Since the start of the year, concerns about Brazilian coffee supplies have propelled Arabica coffee prices by about 90 percent in value.

By Friday on the ICE Futures US exchange, Arabica for delivery in May tumbled to 174.05 US cents a pound from 203.75 cents a week earlier.

On LIFFE, London's futures exchange, Robusta for May sank to $2,034 a tonne from $2,176.

COCOA: Cocoa soared to 2.5-year highs on fears over keen demand and limited world supplies of the commodity that is mostly used to make chocolate.

Cocoa hit £1,902 a tonne in London and $3,039 a tonne in New York, the highest points since September 2011.

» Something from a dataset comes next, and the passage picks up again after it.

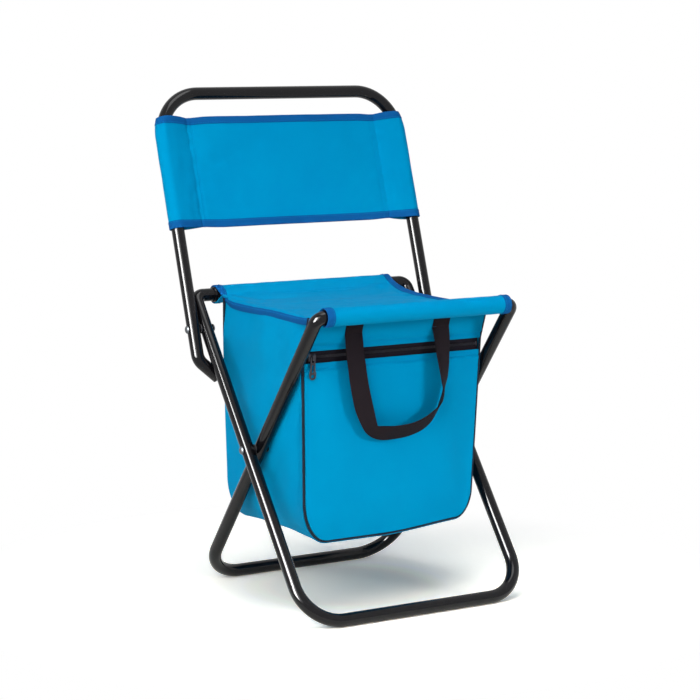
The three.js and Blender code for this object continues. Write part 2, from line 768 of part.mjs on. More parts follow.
// Foil and foam lining inside the bag
const liningInset = bagFabric + 2 * runGap;
const frontLiningDepth = seamDepth + coilDiameter + runGap;
liningPlate('bag_front_lining', bagFront, liningInset, zipBottom - tapeWidth, frontLiningDepth);
liningPlate('bag_back_lining', bagBack, liningInset, bagBackTop - liningThickness,
  -gussetGap - liningThickness);
bagBand('bag_side_lining', bagFabric + runGap, liningThickness,
  frontLiningDepth + liningThickness + runGap, gussetGap + liningThickness + runGap,
  rimDrop + liningThickness, liningSilver);

// Zip: two tapes behind the panel edges, a coil between them, stops, slider and pull
const coilRadius = coilDiameter / 2;
const coilDepth = coilRadius + runGap;
const tapeGap = coilRadius + runGap;
const zipHalfLength = bagHalfWidthAt(zipHeight) - panelInset - bagFabric;
const coilHalfLength = zipHalfLength - stopLength - 2 * runGap;
const sliderTravelHalf = coilHalfLength - sliderLength / 2;

function box(name, parent, size, centre, material) {
  addMesh(parent, name, new THREE.BoxGeometry(...size), material).position.set(...centre);
}

function zipTape(name, side) {
  const centre = zipHeight + side * (tapeGap + tapeWidth / 2);
  box(name, bagFront, [2 * zipHalfLength, tapeThickness, tapeWidth],
    [0, seamDepth + tapeThickness / 2, centre], webbingBlack);
}

zipTape('zip_tape_upper', 1);
zipTape('zip_tape_lower', -1);
const coilGeometry = new THREE.CylinderGeometry(coilRadius, coilRadius, 2 * coilHalfLength, coilSides);
coilGeometry.rotateZ(Math.PI / 2);
addMesh(bagFront, 'zip_coil', coilGeometry, webbingBlack).position.set(0, coilDepth, zipHeight);
for (const [sideName, side] of [['left', -1], ['right', 1]]) {
  box(`zip_stop_${sideName}`, bagFront, [stopLength, coilDiameter, coilDiameter],
    [side * (coilHalfLength + runGap + stopLength / 2), coilDepth, zipHeight], zincSteel);
}

// Slider: a plate with two flanges in front of the coil, and an arch that holds the pull
function zipSlider() {
  const back = -runGap;
  const plateFront = back - sliderPlate;
  const flangeInner = sliderHeight / 2 - archWidth / 2;
  const half = sliderHeight / 2;
  const channel = new THREE.Shape([
    new THREE.Vector2(plateFront, -half),
    new THREE.Vector2(back + sliderFlange, -half),
    new THREE.Vector2(back + sliderFlange, -flangeInner),
    new THREE.Vector2(back + runGap, -flangeInner),
    new THREE.Vector2(back + runGap, flangeInner),
    new THREE.Vector2(back + sliderFlange, flangeInner),
    new THREE.Vector2(back + sliderFlange, half),
    new THREE.Vector2(plateFront, half),
  ]);
  const body = new THREE.ExtrudeGeometry(channel, { depth: sliderLength, bevelEnabled: false });
  warp(body, (point) => point.set(point.z - sliderLength / 2, point.x, point.y));
  const archHalf = archSpan / 2;
  const archTop = plateFront - archRise;
  const foot = plateFront + sliderPlate / 2;
  const arch = new THREE.Shape([
    new THREE.Vector2(foot, -archHalf),
    new THREE.Vector2(archTop + archThickness, -archHalf),
    new THREE.Vector2(archTop, -archHalf + archThickness),
    new THREE.Vector2(archTop, archHalf - archThickness),
    new THREE.Vector2(archTop + archThickness, archHalf),
    new THREE.Vector2(foot, archHalf),
    new THREE.Vector2(foot, archHalf - archThickness),
    new THREE.Vector2(archTop + archThickness, archHalf - archThickness),
    new THREE.Vector2(archTop + archThickness, -archHalf + archThickness),
    new THREE.Vector2(foot, -archHalf + archThickness),
  ]);
  const loop = new THREE.ExtrudeGeometry(arch, { depth: archWidth, bevelEnabled: false });
  warp(loop, (point) => point.set(point.z - archWidth / 2, point.x, point.y));
  const geometry = toGeometry(toSolid(body).add(toSolid(loop)));
  addMesh(bagFront, 'zip_slider', geometry, zincSteel).position.set(-sliderTravelHalf, 0, zipHeight);
}

function zipPull() {
  const barTop = pullBarHeight / 2;
  const half = pullWidth / 2;
  const neck = pullWidth / 2 - pullThickness;
  const shape = new THREE.Shape([
    new THREE.Vector2(-neck, barTop),
    new THREE.Vector2(-neck, -pullLength / 2),
    new THREE.Vector2(-half, -pullLength + half),
    new THREE.Vector2(-half / 2, barTop - pullLength),
    new THREE.Vector2(half / 2, barTop - pullLength),
    new THREE.Vector2(half, -pullLength + half),
    new THREE.Vector2(neck, -pullLength / 2),
    new THREE.Vector2(neck, barTop),
  ]);
  const eyeTop = -pullBarHeight / 2;
  const eyeHalf = pullEyeWidth / 2;
  shape.holes.push(new THREE.Path([
    new THREE.Vector2(-eyeHalf, eyeTop),
    new THREE.Vector2(eyeHalf, eyeTop),
    new THREE.Vector2(eyeHalf, eyeTop - pullEyeHeight),
    new THREE.Vector2(-eyeHalf, eyeTop - pullEyeHeight),
  ]));
  const holeCentre = -pullLength + pullHoleHeight;
  shape.holes.push(new THREE.Path(ringOfPoints(1, pullHoleSides).map((unit) =>
    new THREE.Vector2(unit.x * pullHoleWidth / 2, holeCentre + unit.y * pullHoleHeight / 2))));
  const barDepth = -runGap - sliderPlate - (archRise - archThickness) / 2;
  addMesh(bagFront, 'zip_pull', plate(shape, pullThickness), zincSteel)
    .position.set(-sliderTravelHalf, barDepth - pullThickness / 2, zipHeight);
}

zipSlider();
zipPull();

// Webbing handle: sewn ends on the top strip and a free loop that hangs from them
function strap(name, points, widths) {
  const curve = new THREE.CatmullRomCurve3(points, false, 'centripetal');
  const count = widths.length - 1;
  const stations = widths.map((_, k) => curve.getPointAt(k / count));
  const tangents = widths.map((_, k) => curve.getTangentAt(k / count));
  const normals = widths.map((width, k) =>
    new THREE.Vector3().crossVectors(width, tangents[k]).normalize());
  const path = new StationPath(stations, tangents, normals);
  addMesh(bagFront, name, sweep(rectangleSection(webbingWidth, webbingThickness), path), webbingBlack);
}

// How far in front of the panel's plane a strap lies when it is sewn to the top strip
function sewnDepth(height) {
  return -webbingThickness / 2 - runGap - stripReach(height);
}

function handleAnchorStrap(name, side) {
  const x = side * handleHalfSpacing;
  const heights = [handleHinge + handleAnchor, handleHinge + webbingThickness / 2];
  strap(name, heights.map((height) => new THREE.Vector3(x, sewnDepth(height), height)), [xAxis, xAxis]);
}

// Places along the loop as shares of the half spacing, the stand-off and the drop, and of the lean
const handleRouteShares = [
  [-1, 0.37, 0, 0], [-1, 0.5, 0.09, 0.02], [-1, 0.62, 0.19, 0.04], [-0.98, 0.76, 0.315, 0.06],
  [-0.96, 0.86, 0.43, 0.08], [-0.92, 0.92, 0.55, 0.1], [-0.865, 0.95, 0.667, 0.14],
  [-0.81, 0.97, 0.768, 0.24], [-0.75, 0.98, 0.85, 0.5], [-0.66, 0.99, 0.925, 0.8],
  [-0.5, 1, 0.975, 0.98], [-0.29, 1, 0.995, 1], [-0.01, 1, 0.995, 1], [0.26, 1, 0.98, 1],
  [0.52, 1, 0.94, 1], [0.69, 0.99, 0.89, 1], [0.83, 0.97, 0.825, 1], [0.94, 0.95, 0.74, 1],
  [1.005, 0.93, 0.63, 1], [1.02, 0.9, 0.51, 0.95], [1.02, 0.82, 0.39, 0.85], [1.01, 0.7, 0.26, 0.65],
  [1.01, 0.56, 0.13, 0.4], [1, 0.37, 0, 0],
];

function carryHandle() {
  const points = handleRouteShares.map(([across, out, down]) => new THREE.Vector3(
    across * handleHalfSpacing, -out * handleStandOff, handleHinge - down * handleDrop));
  const curve = new THREE.CatmullRomCurve3(points, false, 'centripetal');
  const last = handleRouteShares.length - 1;
  const widths = Array.from({ length: handleSteps + 1 }, (_, k) => {
    const place = curve.getUtoTmapping(k / handleSteps) * last;
    const before = Math.min(Math.floor(place), last - 1);
    const leanShare = THREE.MathUtils.lerp(
      handleRouteShares[before][3], handleRouteShares[before + 1][3], place - before);
    const tangent = curve.getTangentAt(k / handleSteps);
    const inward = new THREE.Vector3(-tangent.z, 0, tangent.x).normalize();
    const lean = handleLean * leanShare;
    return inward.multiplyScalar(Math.cos(lean)).addScaledVector(yAxis, -Math.sin(lean));
  });
  strap('carry_handle', points, widths);
}

handleAnchorStrap('handle_end_left', -1);
handleAnchorStrap('handle_end_right', 1);
carryHandle();

// The part stands with the middle of its box over the origin
const bounds = new THREE.Box3().setFromObject(stool, true);
const centre = bounds.getCenter(new THREE.Vector3());
stool.position.set(-centre.x, -centre.y, -bounds.min.z);

const part = new THREE.Group();
part.add(stool);
export default part;
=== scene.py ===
import bpy
from bisect import bisect_right
from itertools import product
from math import acos, atan2, copysign, cos, degrees, exp, hypot, pi, radians, sin, sqrt, tan
from mathutils import Matrix, Vector, noise


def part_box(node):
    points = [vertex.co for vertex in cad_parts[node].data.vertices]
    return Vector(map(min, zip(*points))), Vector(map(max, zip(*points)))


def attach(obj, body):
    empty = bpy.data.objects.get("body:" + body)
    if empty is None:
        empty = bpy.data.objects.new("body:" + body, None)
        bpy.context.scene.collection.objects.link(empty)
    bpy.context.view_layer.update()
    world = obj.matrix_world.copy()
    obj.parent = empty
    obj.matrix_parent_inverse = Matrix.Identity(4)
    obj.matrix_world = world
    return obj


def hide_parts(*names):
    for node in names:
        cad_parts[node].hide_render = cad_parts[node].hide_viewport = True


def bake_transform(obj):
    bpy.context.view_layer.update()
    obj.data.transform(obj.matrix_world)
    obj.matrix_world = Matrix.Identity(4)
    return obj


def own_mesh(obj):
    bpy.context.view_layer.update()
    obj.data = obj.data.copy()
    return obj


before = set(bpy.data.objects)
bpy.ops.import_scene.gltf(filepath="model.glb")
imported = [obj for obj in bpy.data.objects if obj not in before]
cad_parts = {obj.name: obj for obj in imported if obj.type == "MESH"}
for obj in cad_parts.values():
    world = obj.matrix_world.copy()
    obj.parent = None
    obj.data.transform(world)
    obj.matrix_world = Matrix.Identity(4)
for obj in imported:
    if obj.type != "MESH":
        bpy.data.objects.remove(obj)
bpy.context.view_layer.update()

# Lengths are in millimetres. Each piece is made in its own frame and then placed.
legSizes = {"tube": 16, "wall": 1.2, "lean": 37.2, "below": 231.5, "above": 216.5, "tightBend": 10,
            "wideBend": 50, "outerHalf": 155, "outerEnd": 101, "innerHalf": 137.6, "innerEnd": 96.6,
            "backHalf": 173.0, "backPivot": 169.5, "backLean": 18.2}
bagSizes = {"floor": 85, "front": 73, "back": 110, "frontLean": 1.9, "stripLean": 17, "topHalf": 128.2,
            "bottomHalf": 120.5, "corners": ((34, 56), (24, 38)), "zipLow": 219.1, "zipHigh": 233.9}

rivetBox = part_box("crossing_rivet_left")
crossing = (rivetBox[0] + rivetBox[1]) / 2
crossHeight = crossing.z * 1000
lean, frontLean = radians(legSizes["lean"]), radians(bagSizes["frontLean"])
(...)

"The main crop harvest is about over now, and the demand reports are solid, so prices can continue to work higher in the short term," said Price Futures Group analyst Jack Scoville.

"Demand is strong as the Easter holiday is coming soon. Asian demand has been strong and Indonesia is importing beans for processing.

By Friday on LIFFE, cocoa for delivery in May grew to £1,889 a tonne from £1,879 a week earlier.

On ICE Futures US, cocoa for May eased to $2,985 a tonne from $3,006.

SUGAR: Prices continued to push lower on easing concerns over dry weather in Brazil.

By Friday on LIFFE, the price of a tonne of white sugar for delivery in May decreased to $453 from $460.70 a week earlier.

On ICE Futures US, the price of unrefined sugar for delivery in May fell to 16.98 US cents a pound from 17.59 US cents.

RUBBER: Prices in Kuala Lumpur declined on weak demand and high stockpiles in China and Japan, and amid the poor global economic backdrop.

The Malaysian Rubber Board's benchmark SMR20 fell to 190.95 US cents a kilo from 197.35 cents last week.